In our final design, we’ll maintain two SQLite instances when running distributed sequencing: one for the finalized state and one for the tip state. When you write, you write to your tip state and push that to the blockchain. When the blockchain finalizes a transaction, the indexer applies it to your finalized SQLite instance. If there’s ever a reorg, you throw away your current tip state and replay from finalized state to the new tip on the new branch.
It’s not so different from how the EVM handles reorgs — you revert your state and come back to a new one. This won’t be an ACID database.
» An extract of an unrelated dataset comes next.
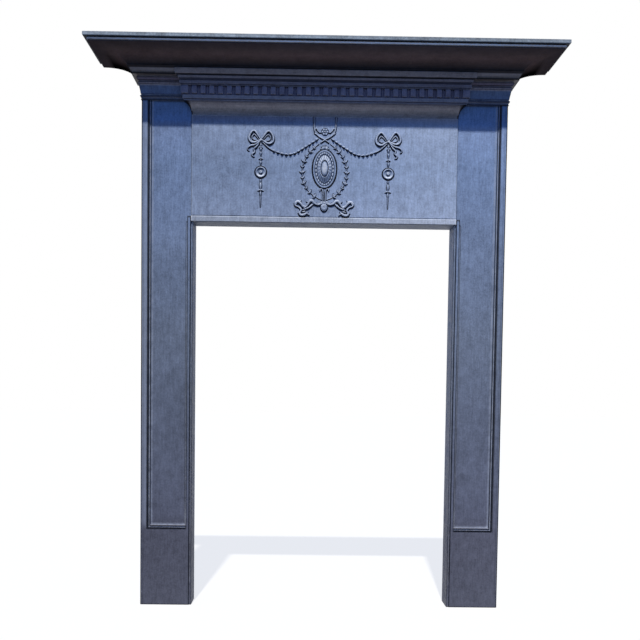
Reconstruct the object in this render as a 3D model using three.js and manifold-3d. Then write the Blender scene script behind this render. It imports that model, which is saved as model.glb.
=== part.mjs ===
// Cast iron fire surround: two jambs, a frieze, a breakfront cornice, a coved bed mould and a shelf.
// The castings are thin shells, open towards the wall, and bolt together through flanges at their backs.
// Millimetres, +Z up. -Y faces the room and +Y the wall. The origin is on the hearth, under the middle.
import * as THREE from 'three';
import { mergeVertices } from 'three/addons/utils/BufferGeometryUtils.js';
import Module from 'manifold-3d';

// ---- Driving dimensions -------------------------------------------------------------------------
const BODY_WIDTH = 860; // over both jambs
const BODY_DEPTH = 66; // wall to the raised border of a jamb
const OPENING_WIDTH = 616;
const OPENING_HEIGHT = 914;
const FRIEZE_HEIGHT = 247; // top of the opening to the foot of the cornice
const CORNICE_HEIGHT = 92; // foot of the cornice to the foot of the bed mould
const SHELF_OVERHANG = 112; // shelf beyond the body, at the front and at both ends
const SHELF_THICKNESS = 9.2; // at the nosing
const SKIN = 4.5; // walls of the frieze, cornice and bed mould, every flange, and the jambs' roofs
const JAMB_SKIN = 7.5; // walls of the jambs, thicker, to keep the weight low and far back
const GAP = 0.3; // between castings that seat on each other

// ---- Jamb ---------------------------------------------------------------------------------------
const BORDER_WIDTH = 15; // flat raised border down the outer edge
const PANEL_DEPTH = 5.5; // sinking of the panel behind the border
const PANEL_SLOPE = 6; // moulded slope round the panel
const BEAD_WIDTH = 8.3; // bead beside the opening
const REVEAL_EDGE = 5.4; // narrow edge between that bead and the opening
const REVEAL_SETBACK = 2; // of the narrow edge, behind the bead
const PLINTH_HEIGHT = 183;
const CAP_HEIGHT = 60;
const CAP_CORE = 9.5; // the cap is hollow up to this projection, and solid beyond it
const LUG_SIZE = 30; // square wall-fixing lugs inside the outer edge
const LUG_HEIGHTS = [300, 1000];
const LUG_HOLE_RADIUS = 4;

// ---- Frieze and its low relief ------------------------------------------------------------------
const FRIEZE_SETBACK = 1.8; // frieze face behind the jambs' borders
const FRIEZE_BEAD_HEIGHT = 13;
const FLANGE_DEPTH = 45; // jointing flanges, from the jambs' faces back
const BOW_X = 147; // bows, side drops and ring pateras hang on this line
const BOW_Z = 193; // heights in the relief are above the opening
const BOW_LOOP = [14, 7, 13, 7]; // offset of a loop's middle from the knot, and its half-sizes
const BOW_TAILS = [[17, -17, 0.9], [9, -24, 1.2]]; // offset from the knot, and slope
const BOW_TAIL_SIZE = [15, 3]; // half-length and half-width, as for every husk and leaf below
const SIDE_DROP = [[-27, 8, 4], [-43, 8, 3.4], [-115, 12, 3], [-140, 12, 2]]; // upright, under a bow
const CROSS_LEAF = [-122, 8, 2.4]; // level, under the ring patera
const RING_Z = 113;
const RING_RADIUS = 12;
const SWAG_INNER_X = 14;
const SWAG_INNER_Z = 203;
const SWAG_SAG_X = 80;
const SWAG_SAG_Z = 116;
const PATERA_Z = 121;
const PATERA_RADII = [32, 52];
const BOSS_RADII = [10.4, 22.6];
const WREATH_RADII = [64, 68];
const WREATH_LEAVES = 22;
const WREATH_LEAF = [8, 2.6];
const WREATH_LEAN = 0.6; // leaves turn in and out of the wreath's line by this angle
const HUSKS_PER_SWAG = 12;
const SWAG_HUSK = [6.4, 3];
const ROSETTE_Z = 219; // ring over the wreath
const ROSETTE_RADIUS = 7.5;
const RIBBON = [26, 231, 14, 1.8]; // upright ribbon each side of the rosette: place and half-sizes
const STEM = [53, 12, 4]; // upright under the wreath: height and half-sizes
const SHELL = [28, 12, 9];
const SPRAYS = [[28, 37, 17, 4, 0.1], [56, 41, 12, 4, -0.4], [48, 20, 13, 3.4, 0.5]]; // with slope
const RELIEF_HEIGHT = 4;
const RING_THICKNESS = 2.2;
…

It’s a decentralized, eventually consistent, globally replicated SQLite database.
Joe (chat): What about SQLCipher (the encrypted SQLite variant used by Status)?
David: We’d have to look at it. I imagine it should work depending on how SQLCipher does its encryption — whether it encrypts at the individual transaction level or the whole database file. To be continued.
Host: Daniel, is there anything else you’d like to add?
Daniel: Just want to thank the presenters — great work. Looking forward to seeing everyone soon.
Host: Everyone’s now updated on the blockchain side of things. Tomorrow we’ll have Messaging and Storage, which wraps up the Logos team updates. We may also have the EcoDev team doing a demo or video on their efforts, which I’ll distribute separately — useful context for seeing what they’ve been up to. The more we can frontload status reports, the more time we save at the all-hands for things that actually require us being together.
Thanks everyone — the rate at which you’ve all been delivering is awesome and astounding. Keep it up.
David / Moody: Thank you. See you tomorrow.